## Task inputs:

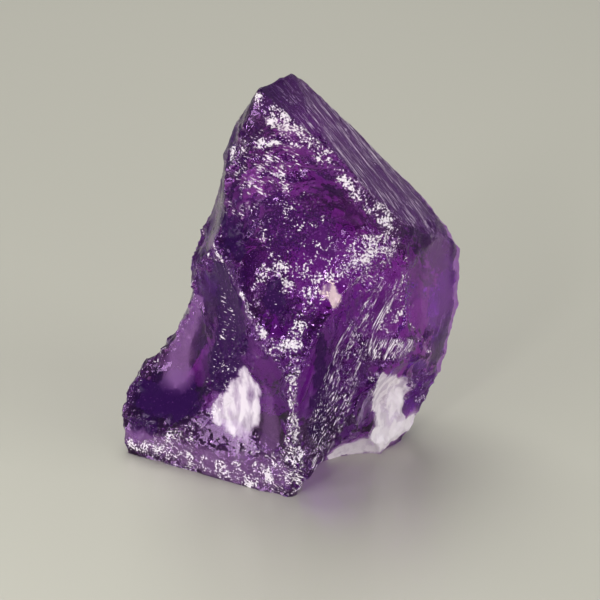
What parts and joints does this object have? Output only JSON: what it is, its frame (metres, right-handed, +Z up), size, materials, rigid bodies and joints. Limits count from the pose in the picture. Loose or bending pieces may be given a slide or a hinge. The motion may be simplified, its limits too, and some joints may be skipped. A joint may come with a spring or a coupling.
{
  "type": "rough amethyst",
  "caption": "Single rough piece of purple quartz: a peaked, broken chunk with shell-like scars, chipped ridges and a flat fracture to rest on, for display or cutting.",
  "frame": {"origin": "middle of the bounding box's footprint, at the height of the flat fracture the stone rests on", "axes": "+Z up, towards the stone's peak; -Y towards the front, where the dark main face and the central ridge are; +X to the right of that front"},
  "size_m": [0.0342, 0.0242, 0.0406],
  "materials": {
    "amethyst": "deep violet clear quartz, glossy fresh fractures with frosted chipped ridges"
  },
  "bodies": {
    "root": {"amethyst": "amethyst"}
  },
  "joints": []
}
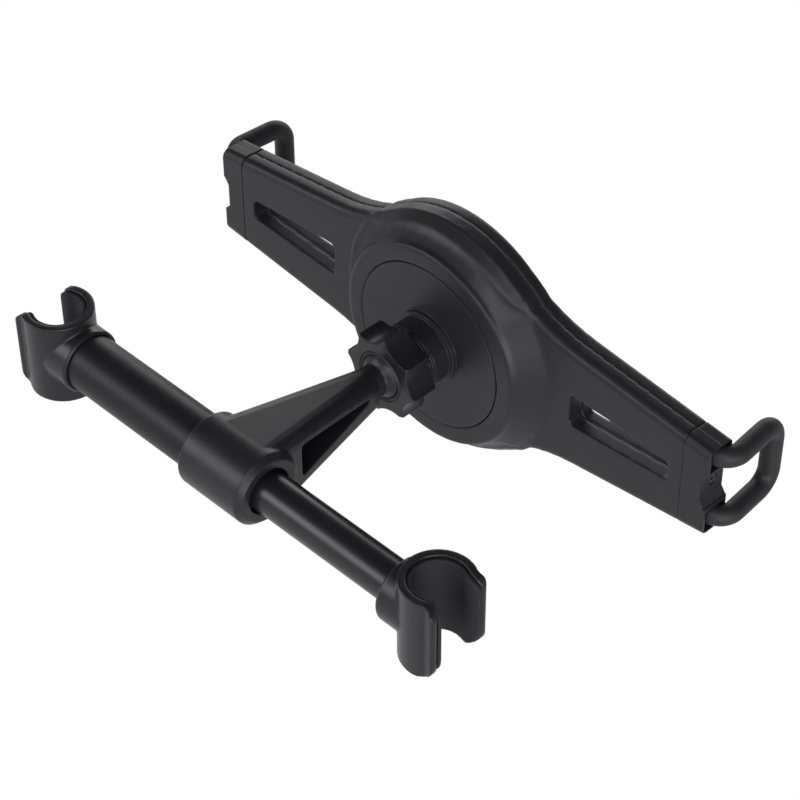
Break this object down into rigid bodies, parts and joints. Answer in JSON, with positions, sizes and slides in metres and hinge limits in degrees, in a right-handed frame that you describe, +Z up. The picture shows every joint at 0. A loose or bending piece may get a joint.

## Prompt:
Collect each line of the entries that has the word "object", copying it in full.

## Completed task:
What parts and joints does this object have? Output only JSON: what it is, its frame (metres, right-handed, +Z up), size, materials, rigid bodies and joints. Limits count from the pose in the picture. Loose or bending pieces may be given a slide or a hinge. The motion may be simplified, its limits too, and some joints may be skipped. A joint may come with a spring or a coupling.
Break this object down into rigid bodies, parts and joints. Answer in JSON, with positions, sizes and slides in metres and hinge limits in degrees, in a right-handed frame that you describe, +Z up. The picture shows every joint at 0. A loose or bending piece may get a joint.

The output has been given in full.